● WORK TO DO: Set down, exactly as they appear, the lines from the line holding "build_leg(name, green, sole_yellow, filling, root)" through the line holding "before = set(bpy.data.objects)", inclusive; output nothing outside that range.

● INFORMATION PROVIDED:
··········
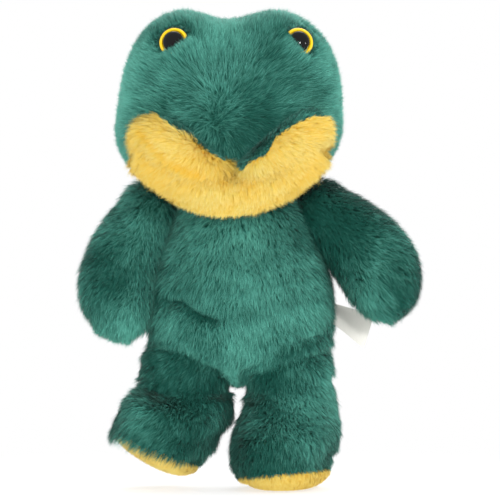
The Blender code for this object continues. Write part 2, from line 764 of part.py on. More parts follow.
def build_head(fur, lip_fur, filling, root):
    """The head's skin and filling, and the two lips that lie on it."""
    neck = empty("head_body", (0, 0, NECK_BASE), root)
    room = neck_cutter(root)
    fine = head_form(SEGMENTS, HEAD_STATIONS)
    coarse = head_form(COARSE_SEGMENTS, COARSE_STATIONS)
    skin = add_object("head_skin", resized(fine, 0), fur, neck)
    cavity = as_cutter(add_object("head_cavity", resized(coarse, -FABRIC), None, neck))
    outside = as_cutter(add_object("head_outside", resized(fine, SEAM_GAP), None, neck))
    stuffing = add_object("head_stuffing", resized(coarse, -FABRIC - FILLING_GAP), filling, neck)
    rooms = [room]
    for name, side in (("left", 1), ("right", -1)):
        rooms.append(as_cutter(add_object("shoulder_room_" + name, shoulder_sweep(name), None, root)))
    boolean(skin, cavity)
    for space in rooms:
        boolean(skin, space)
        boolean(stuffing, space)
    lips = {name: add_object(name, lip_mesh(lip), lip_fur, neck) for name, lip in LIPS.items()}
    guard = lip_mesh(grown_lip(LIPS["lower_lip"]))
    lower_guard = as_cutter(add_object("lower_lip_guard", guard, None, neck))
    for lip in lips.values():
        boolean(lip, outside)
        for space in rooms:
            boolean(lip, space)
    boolean(lips["upper_lip"], lower_guard)
    return neck, skin, stuffing


def grown_lip(lip):
    """A lip that is thicker by one seam gap all round, for cutting its neighbour."""
    grown = SimpleNamespace(**vars(lip))
    grown.half_height += SEAM_GAP
    grown.half_thickness += SEAM_GAP
    return grown


# Eyes


def eye_matrix(side):
    """Where one eye sits: its seat in the fabric, with Z pointing out along the shank."""
    x = side * EYE_SIDE + EYE_SHIFT
    axis = Vector((side * EYE_AXIS_SHARES[0], EYE_AXIS_SHARES[1], EYE_AXIS_SHARES[2])).normalized()
    seat = Vector(head_place(face_point(x, EYE_RISE))) - axis * EYE_DEPTH
    return Matrix.Translation(seat) @ axis.to_track_quat("Z", "Y").to_matrix().to_4x4()


def rounded(radius_from, radius_to, height_from, height_to):
    """A quarter-round run of (radius, height) that leaves straight up and ends level."""
    out = []
    for k in range(1, EYE_ROUND_STEPS + 1):
        angle = math.pi / 2 * k / EYE_ROUND_STEPS
        radius = radius_to + (radius_from - radius_to) * math.cos(angle)
        out.append((radius, height_from + (height_to - height_from) * math.sin(angle)))
    return out


def iris_profile():
    """The yellow ring: a shank, a flange with a rounded rim and a seat for the dome."""
    rim = EYE_RADIUS - EYE_RIM / 2
    seat_radius = EYE_RADIUS - EYE_RIM
    outer = rounded(EYE_RADIUS, rim, EYE_FLANGE / 3, EYE_FLANGE)
    inner = rounded(seat_radius, rim, PUPIL_SEAT, EYE_FLANGE)[-2::-1]
    deep = -EYE_SHANK_LENGTH
    shank = ((0, deep), (EYE_SHANK_RADIUS, deep), (EYE_SHANK_RADIUS, 0), (EYE_RADIUS, 0))
    return [*shank, *outer, *inner, (seat_radius, PUPIL_SEAT), (0, PUPIL_SEAT)]


def pupil_profile():
    """The black dome that sits in the ring."""
    radius = EYE_RADIUS - EYE_RIM - SEAM_GAP
    base = PUPIL_SEAT + SEAM_GAP
    dome = rounded(radius, 0, EYE_FLANGE, EYE_FLANGE + PUPIL_DOME)
    return [(0, base), (radius, base), (radius, EYE_FLANGE), *dome]


def eye_room_profile():
    """The room in the skin and the filling for the flange, the shank and the washer."""
    deep = EYE_SHANK_LENGTH + SEAM_GAP
    hole = EYE_SHANK_RADIUS + SEAM_GAP
    behind = SEAM_GAP + WEB
    back = behind + WASHER_THICKNESS + 2 * SEAM_GAP
    washer = WASHER_RADIUS + SEAM_GAP
    flange = EYE_RADIUS + SEAM_GAP
    shank = [(0, -deep), (hole, -deep), (hole, -back), (washer, -back), (washer, -behind), (hole, -behind)]
    profile = [*shank, (hole, -SEAM_GAP), (flange, -SEAM_GAP), (flange, OVERRUN), (0, OVERRUN)]
    outside_flats = 1 / math.cos(math.pi / EYE_ROOM_SEGMENTS)
    return [(radius * outside_flats, height) for radius, height in profile]


def washer_mesh():
    """The lock washer: a flat ring whose hole has teeth that grip the shank."""
    hole = EYE_SHANK_RADIUS + SEAM_GAP
    top = -2 * SEAM_GAP - WEB
    bm = bmesh.new()
    count = 4 * WASHER_TEETH
    loops = []
    for height in (top - WASHER_THICKNESS, top):
        for outer in (True, False):
            loop = []
            for k in range(count):
                angle = math.tau * k / count
                radius = WASHER_RADIUS if outer else hole + WASHER_TOOTH * (k % 4 >= 2)
                loop.append(bm.verts.new((radius * math.cos(angle), radius * math.sin(angle), height)))
            loops.append(loop)
    low_out, low_in, high_out, high_in = loops
    for first, second in ((low_out, high_out), (high_out, high_in), (high_in, low_in), (low_in, low_out)):
        for i in range(count):
            j = (i + 1) % count
            bm.faces.new((first[i], first[j], second[j], second[i]))
    return bm


def build_eye(name, side, plastics, neck, skin, stuffing):
    """One eye: ring, dome and washer, with their room cut in the skin and the filling."""
    place = eye_matrix(side)
    pieces = {
        "eye_iris_" + name: (lathe(iris_profile(), EYE_SEGMENTS), plastics["iris"]),
        "eye_pupil_" + name: (lathe(pupil_profile(), EYE_SEGMENTS), plastics["pupil"]),
        "eye_washer_" + name: (washer_mesh(), plastics["washer"]),
    }
    for piece, (mesh, finish) in pieces.items():
        add_object(piece, mesh, finish, neck).matrix_local = place
    space = lathe(eye_room_profile(), EYE_ROOM_SEGMENTS)
    room = as_cutter(add_object("eye_room_" + name, space, None, neck))
    room.matrix_local = place
    boolean(skin, room)
    boolean(stuffing, room)


def main():
    """Build the frog."""
    clear_scene()
    green = material("green_pile", GREEN, 0.95)
    lip_yellow = material("yellow_pile", YELLOW, 0.95)
    sole_yellow = material("yellow_short_pile", YELLOW, 0.9)
    filling = material("polyester_filling", FILLING, 0.95)
    satin = material("satin_ribbon", SATIN, 0.5)
    plastics = {
        "iris": material("yellow_plastic", AMBER, 0.25),
        "pupil": material("black_plastic", BLACK, 0.08),
        "washer": material("white_plastic", WHITE, 0.4),
    }
    root, torso_outside = build_torso(green, filling)
    build_label(satin, root, torso_outside)
    neck, head_skin, head_stuffing = build_head(green, lip_yellow, filling, root)
    for name, side in (("left", 1), ("right", -1)):
        build_arm(name, side, green, filling, root, torso_outside)
        build_leg(name, green, sole_yellow, filling, root)
        build_eye(name, side, plastics, neck, head_skin, head_stuffing)


main()
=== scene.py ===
"""The look of a plush frog in long green pile: fur, mouth, eyes, soles, label and studio."""

import logging
import math
from collections.abc import Callable
from dataclasses import dataclass, field, replace
from enum import Enum

import bpy
import numpy as np
from mathutils import Matrix, Vector


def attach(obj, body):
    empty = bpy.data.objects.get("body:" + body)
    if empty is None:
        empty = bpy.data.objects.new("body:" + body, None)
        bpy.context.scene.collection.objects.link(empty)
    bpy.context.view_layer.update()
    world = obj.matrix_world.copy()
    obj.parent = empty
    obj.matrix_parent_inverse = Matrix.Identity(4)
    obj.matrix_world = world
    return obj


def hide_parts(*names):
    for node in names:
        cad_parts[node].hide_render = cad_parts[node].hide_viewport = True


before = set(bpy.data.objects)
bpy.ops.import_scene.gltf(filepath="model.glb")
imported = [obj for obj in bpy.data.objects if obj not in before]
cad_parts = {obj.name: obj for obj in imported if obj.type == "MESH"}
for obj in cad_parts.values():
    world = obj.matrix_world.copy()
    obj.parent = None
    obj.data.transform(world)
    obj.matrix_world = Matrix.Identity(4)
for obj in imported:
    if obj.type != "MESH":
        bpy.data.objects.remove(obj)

logging.basicConfig(level=logging.INFO, format="%(message)s")
LOG = logging.getLogger("frog")

Colour = tuple[float, float, float]
Points = np.ndarray
Field = Callable[[Points, Points], Points]

FRAME_PLACE = np.array((-0.0072, 0.00956, 0.0))
NECK_BASE = 0.182
HIP_HEIGHT = 0.072
HIDE_DEPTH = 0.0052
FLOOR_GAP = 0.0004
# Painted rim light: the fur's tone is raised where the hide turns to the outline, standing in for light through
# the fringe.
RIM_LIGHT = 0.12
RIM_BAND = (0.55, 0.95)
FILLING_DEPTH = 0.0085
LOW_PILE_DEPTH = 0.0022
SOFT_SHINE = 0.15


class Side(Enum):
    """The frog's own sides."""

    LEFT = 1
    RIGHT = -1

    @property
    def word(self) -> str:
        """The side's name in lower case, as the pieces use it."""
        return self.name.lower()


# Small helpers


def unit(vectors: Points) -> Points:
    """The same vectors at length one."""
    return vectors / np.maximum(np.linalg.norm(vectors, axis=-1, keepdims=True), 1e-12)


def smoothstep(low: float, high: float, values: Points) -> Points:
    """Zero up to low, one from high, and a smooth rise between."""
    share = np.clip((values - low) / (high - low), 0, 1)
    return share * share * (3 - 2 * share)


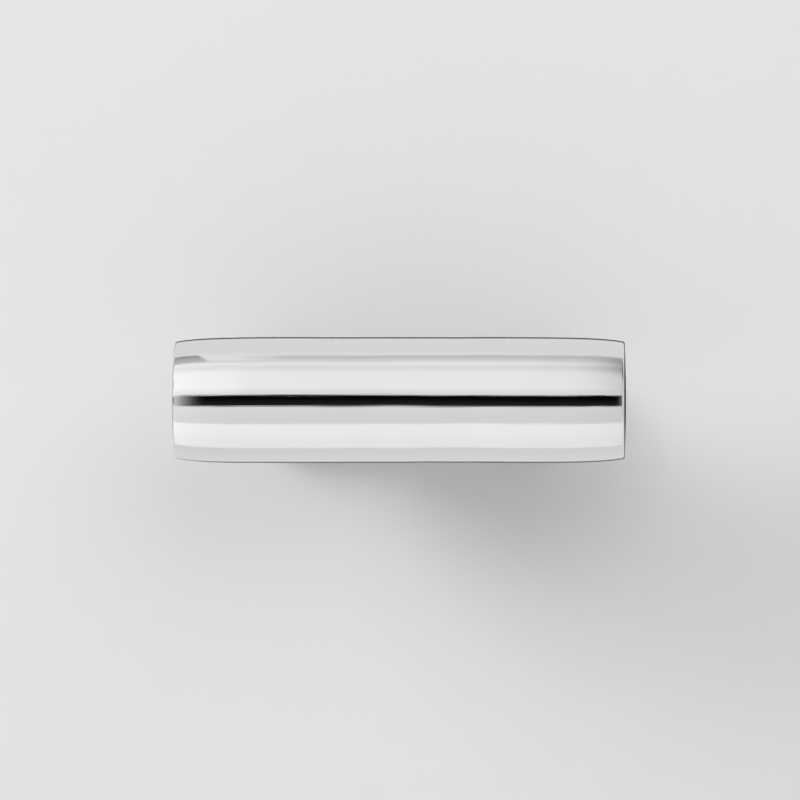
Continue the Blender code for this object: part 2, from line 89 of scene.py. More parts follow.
··········
● SOLVED PROBLEM:
        build_leg(name, green, sole_yellow, filling, root)
        build_eye(name, side, plastics, neck, head_skin, head_stuffing)


main()
=== scene.py ===
"""The look of a plush frog in long green pile: fur, mouth, eyes, soles, label and studio."""

import logging
import math
from collections.abc import Callable
from dataclasses import dataclass, field, replace
from enum import Enum

import bpy
import numpy as np
from mathutils import Matrix, Vector


def attach(obj, body):
    empty = bpy.data.objects.get("body:" + body)
    if empty is None:
        empty = bpy.data.objects.new("body:" + body, None)
        bpy.context.scene.collection.objects.link(empty)
    bpy.context.view_layer.update()
    world = obj.matrix_world.copy()
    obj.parent = empty
    obj.matrix_parent_inverse = Matrix.Identity(4)
    obj.matrix_world = world
    return obj


def hide_parts(*names):
    for node in names:
        cad_parts[node].hide_render = cad_parts[node].hide_viewport = True


before = set(bpy.data.objects)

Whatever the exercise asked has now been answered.